If any of you is interested in a fast review (at least from me), I suggest to implement whatever definitions you like as separate functions:

def binomial_roman...

def binomial_gamma...

etc. (without changing the existing binomial function), document their definitions in full and link them to each other via .. SEEALSO:. This way I'll be able to just review the maths without plunging into a debate I really don't want to take part in (nor do I have the time to).

[mantepse]

comment:64

Replying to @PeterLuschny:

I have just read an unpublished manuscript, which is the most detailed and comprehensive analysis of the subject so far. It convinced me that the approach defended by me is not adequate. I withdraw my request and ask to close the subject.
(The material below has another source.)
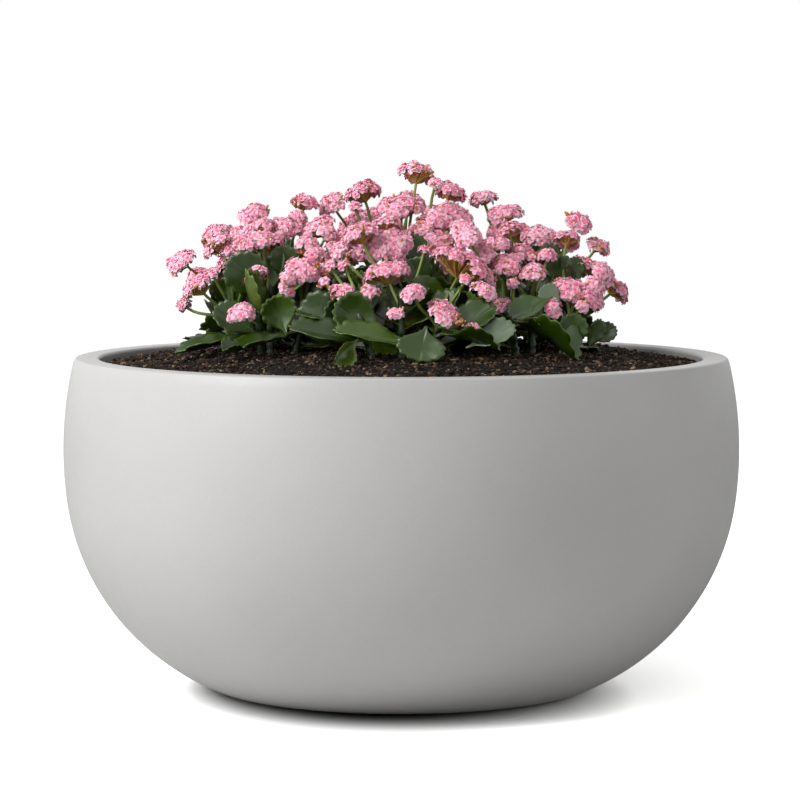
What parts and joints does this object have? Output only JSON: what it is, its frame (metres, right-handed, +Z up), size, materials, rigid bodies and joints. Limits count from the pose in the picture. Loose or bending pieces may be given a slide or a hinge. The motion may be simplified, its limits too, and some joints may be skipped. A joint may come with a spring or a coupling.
{
  "type": "bowl planter with flowering plants",
  "caption": "Round pale grey fibreglass bowl planter with a flat turned-down rim, filled with soil and planted with pink flowering succulents.",
  "frame": {"origin": "centre of the foot ring, on the surface that the planter stands on", "axes": "+Z up out of the bowl, -Y towards the front of the planting, +X to the right seen from the front"},
  "size_m": [0.9136, 0.9136, 0.7152],
  "materials": {
    "fibreglass": "satin",
    "rubber": "matte",
    "gravel": "matte",
    "filter_cloth": "matte",
    "soil": "matte",
    "foliage": "satin",
    "petals": "matte"
  },
  "bodies": {
    "root": {"bowl_shell": "fibreglass", "drain_plug": "rubber", "gravel_layer": "gravel", "filter_fabric": "filter_cloth", "potting_soil": "soil", "centre_roots": "soil", "centre_leaves": "foliage", "centre_flowers": "petals", "front_roots": "soil", "front_leaves": "foliage", "front_flowers": "petals", "front_right_roots": "soil", "front_right_leaves": "foliage", "front_right_flowers": "petals", "back_right_roots": "soil", "back_right_leaves": "foliage", "back_right_flowers": "petals", "back_roots": "soil", "back_leaves": "foliage", "back_flowers": "petals", "back_left_roots": "soil", "back_left_leaves": "foliage", "back_left_flowers": "petals", "front_left_roots": "soil", "front_left_leaves": "foliage", "front_left_flowers": "petals"}
  },
  "joints": []
}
Could you share this, or maybe just the address of the author?

I am actually digging into the code and the details of the conventions, to see how it goes.

[PeterLuschny]

comment:65

Replying to @mantepse:

Replying to @PeterLuschny:

I have just read an unpublished manuscript,

Could you share this, or maybe just the address of the author?

Several people urged the author to publish the paper. But it is, of course, at the discretion of the author. Nevertheless, it may one day appear in the arXiv and you will recognize it by the excellent plots.

In his opinion, no path leads past the arguments of GKP in CM, with the effect that all integer values on the left half-plane have to be 0. In particular GKP writes:

"The symmetry identity fails for all other negative integers n, too. But unfortunately it's all too easy to forget this restriction, since the expression in the upper index is sometimes negative only for obscure (but legal) values."

Meanwhile I read yet another paper which is much more critical about the presentation of GKP:

David Fowler, The Binomial Coefficient Function, The American Mathematical Monthly, Vol. 103, No. 1 (Jan., 1996), pp. 1-17

Fowler also makes the following interesting suggestion:

"One could generalise the standard binomial coefficients to include an extra argument, the slope at which the directional limit is to be taken, and thus extend such standard identities to negative arguments and perhaps find new ones."